While there is no question that the Saints are the "city's team," it's the Hornets who are more emblematic of New Orleans. There was no sudden miracle. The team was slow to return and hasn't been given enough attention by the nation at large. Rooting for them is marked by a spirit of unvanquished optimism (these guys could win a championship) and realist doubts (these guys could be in Oklahoma in two years). They are thriving despite it all, but the future seems grave.

Since the lease agreement was revised six weeks ago, I find myself following the attendance figures as closely as the standings and the stats. This is a morbid habit. Tyson Chandler grabs 21 rebounds … but the crowd is in four digits. It's the same impulse, I suppose, as cataloging depopulation numbers for New Orleans instead of reveling in the accomplishments of the people who are actually here.
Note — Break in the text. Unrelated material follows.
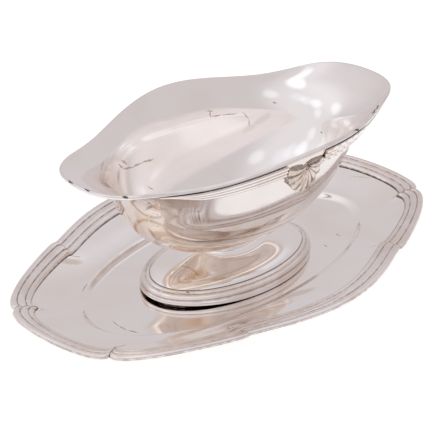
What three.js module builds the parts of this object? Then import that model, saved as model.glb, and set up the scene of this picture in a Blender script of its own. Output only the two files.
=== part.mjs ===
import * as THREE from 'three';
import { mergeVertices } from 'three/addons/utils/BufferGeometryUtils.js';

// A double-lipped sauce boat on an oval foot, standing loose on a shaped oval tray.
// Sizes are in millimetres. +X runs along the tray, +Z is up, and the tray stands on z = 0.

// Air left between pieces that touch or are soldered together
const seam = 0.3;

// Tray outline: eight lobes that meet in notches, the same at both ends and on both sides
const endNotchX = 125;
const endNotchY = 31.8;
const sideNotchX = 63;
const sideNotchY = 66.8;
const endBulge = 10.5;
const sideBulge = 15;
const cornerBulge = 6;
const cornerLean = 0.44;
const squareLobe = 0.43;
const softLobe = 1.2;
const lobeSteps = 10;

// Tray plate: a flat oval well, its wall and a rising flange
const plateThickness = 1.5;
const wellHalfLength = 101.5;
const wellHalfWidth = 47.5;
const wellDepth = 2.7;
const wellWallRun = 4.5;
const flangeRise = 5.1;
const flangeCurve = 1.25;
const flangeSlope = 0.21;

// Tray border: a reeded strip in eight mitred lengths, lapped over the edge of the plate
const borderWidth = 11.5;
const borderLip = 1.3;
const borderLipDrop = 0.8;
const borderOuterHeight = 0.6;
const borderInnerHeight = 0.6;
const borderReeds = [0.33, 0.38, 0.29];
const borderReedRise = 0.9;
const mitreRun = 0.92;
const mitreSlant = 0.45;
const sideMitreRun = 1.12;

// Boat's place on the tray, turned a little as it stands loose
const boatX = -3.9;
const boatY = -2.7;
const boatTurn = -3.5;

// Bowl: a deep oval body with a wide lip drawn out at each end
const bowlBottomHeight = 19.5;
const bodyHeight = 58;
const bodyHalfLength = 78.3;
const bodyHalfWidth = 45.1;
const endFullness = 2.09;
const sideFullness = 1.98;
const sideLip = { start: 0.77, slope: 53, rise: 0.28, reach: 0.2 };
const spoutLip = { start: 0.71, slope: 11, rise: 0.34, reach: 0.48 };
const startBlend = 2.5;
const lipBlend = 1.4;
const rimHalfLength = 108;
const rimHalfWidth = 53.6;
const rimWaist = 7;
const spoutFullness = 13.6;
const rimSideHeight = 87.2;
const rimWaistHeight = 81.7;
const rimSpoutHeight = 83;
const rimWaistAngle = 36;
const rimSpoutAngle = 60;
const bowlWall = 1.3;
const rimThickness = 2;
const rimBead = 0.6;

// Reeded mount under the rim, from each shell towards the spouts
const mountDrop = 1.6;
const mountHeight = 7.5;
const mountRise = 1.3;
const mountReeds = 3;
const mountEnd = 84;

// Scallop shell at the middle of each side
const shellReach = 19;
const shellHalfWidth = 13.5;
const shellDrop = 6.6;
const shellShift = 2;
const shellTilt = 3.6;
const shellHinge = 0.12;
const shellRibs = 9;
const shellRise = 2.4;
const shellRibDepth = 0.8;
const shellSpread = 98;

// Foot: a pressed dome with a short neck, and the moulded ring that it stands on
const footHalfLength = 55.6;
const footHalfWidth = 32.7;
const ringHeight = 7.5;
const ringWidth = 5;
const neckHalfLength = 20;
const neckHalfWidth = 12;
const domeRise = 4.6;
const footWall = 1.2;

const floorTop = plateThickness;
const crestHeight = floorTop + wellDepth;
const flangeTop = crestHeight + flangeRise;
const footBottom = floorTop + seam;
const mountStart = shellHalfWidth + 2 * seam;
const circle = 2 * Math.PI;

const silver = { color: 0xd8d0cc, metalness: 1, roughness: 0.18 };
const wornSilver = { color: 0xc9bfba, metalness: 1, roughness: 0.28 };

/** Eases from 0 to 1 as value goes from low to high. */
function ease(value, low, high) {
  const share = THREE.MathUtils.clamp((value - low) / (high - low), 0, 1);
  return share * share * (3 - 2 * share);
}

/** Turns a list of points and triangles into a closed geometry whose faces point out. */
function closedGeometry(points, triangles) {
  let volume = 0;
  for (const [a, b, c] of triangles) {
    volume += points[a].dot(new THREE.Vector3().crossVectors(points[b], points[c]));
  }
  const facing = volume < 0 ? triangles.map(([a, b, c]) => [a, c, b]) : triangles;
  const geometry = new THREE.BufferGeometry();
  geometry.setAttribute('position', new THREE.Float32BufferAttribute(points.flatMap((p) => p.toArray()), 3));
  geometry.setIndex(facing.flat());
  const merged = mergeVertices(geometry, 1e-4);
  merged.computeVertexNormals();
  return merged;
}

/** Joins neighbouring rings of points with triangles; every ring closes on itself. */
function bandsBetween(ringCount, perRing, wraps) {
  const triangles = [];
  const bands = wraps ? ringCount : ringCount - 1;
  for (let ring = 0; ring < bands; ring += 1) {
    const next = (ring + 1) % ringCount;
    for (let i = 0; i < perRing; i += 1) {
      const j = (i + 1) % perRing;
      const [a, b] = [ring * perRing + i, ring * perRing + j];
      const [c, d] = [next * perRing + j, next * perRing + i];
      triangles.push([a, b, c], [a, c, d]);
    }
  }
  return triangles;
}

/** A skin over rings that starts and ends in a centre point, as a plate or a bowl does. */
function dishGeometry(firstCentre, rings, lastCentre) {
  const perRing = rings[0].length;
  const points = [...rings.flat(), firstCentre, lastCentre];
  const triangles = bandsBetween(rings.length, perRing, false);
  const [first, last] = [points.length - 2, points.length - 1];
  const lastRing = (rings.length - 1) * perRing;
  for (let i = 0; i < perRing; i += 1) {
    const j = (i + 1) % perRing;
    triangles.push([first, j, i], [last, lastRing + i, lastRing + j]);
  }
  return closedGeometry(points, triangles);
}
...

There has been good news. The arena sold out when LeBron came to town in late December, and as the Hornets have kept winning, the crowds have gotten bigger. Through the All-Star break, average attendance for the season had crept up to 12,645, good for second-to-last in the league—thank you, Indiana! Between the hype from All-Star Weekend, an endorsement from David Stern, and the dazzling play of Paul and company, there is hope that the city can meet the benchmarks to keep the team.

Nevertheless, when I went to the last home game before All-Star Weekend, I was fearful of a shabby turnout. The city still seemed wearied by a collective post-Mardi Gras hangover, and the opponent was the lifeless Memphis Grizzlies. But when I arrived at my seat, the normally barren section was filled. I looked around to see other sections filling up too. For just the second time this season, the Hornets had sold out. A minute into the game, Paul flicked a perfect bounce pass to David West for a swish from 16 feet. The fans let out an appreciative roar that a play like that deserves. Whether we make it or not, we're not done shouting.